0

I am trying to update my webscraping scripts as the site (https://covid19.gov.vn/) have updated but I can't for my life found out how to parse these elements. Inspecting the elements it seems like it is there as usual but I cannot parse it with BeautifulSoup. My initial attempts include using Playwright and tried again but I still couldn't scrape it correctly. Viewing the source it's almost like the elements is not there at all. Can anyone with more knowledge about HTML and webscraping explain to me how this works? I'm pretty much stuck here

This is basically my last attempt before I gave up looking at the page source:

from bs4 import BeautifulSoup as bs
import requests
from playwright.sync_api import sync_playwright


with sync_playwright() as p:
    browser = p.chromium.launch()
    page = browser.new_page()
    page.goto("https://covid19.gov.vn/")
    page_content = page.content()
    soup = bs(page_content, features="lxml")
    test = soup.findAll('div', class_ = "content-tab show", id="vi")
    print(test)
    browser.close()

My idea was to scrape and just iterate through all the content inside. But well, it doesn't work. Much appreciated if anyone can help me with this!
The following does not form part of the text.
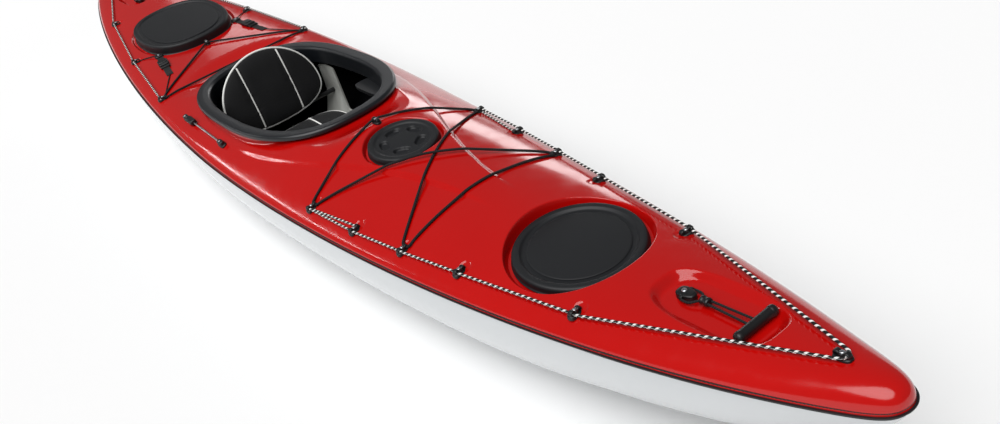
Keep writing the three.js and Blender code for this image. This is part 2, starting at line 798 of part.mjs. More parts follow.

Thanks!

schlong
  • 3
  • 2

1 Answers1

0

Try the code below - it is based on HTTP GET call that fetch the data you are looking for.

import requests

r = requests.get('https://static.pipezero.com/covid/data.json')
if r.status_code == 200:
    data = r.json()
    print(data['total']['internal'])

output

{'death': 17545, 'treating': 27876, 'cases': 707436, 'recovered': 475343}
balderman
  • 22,927
  • 7
  • 34
  • 52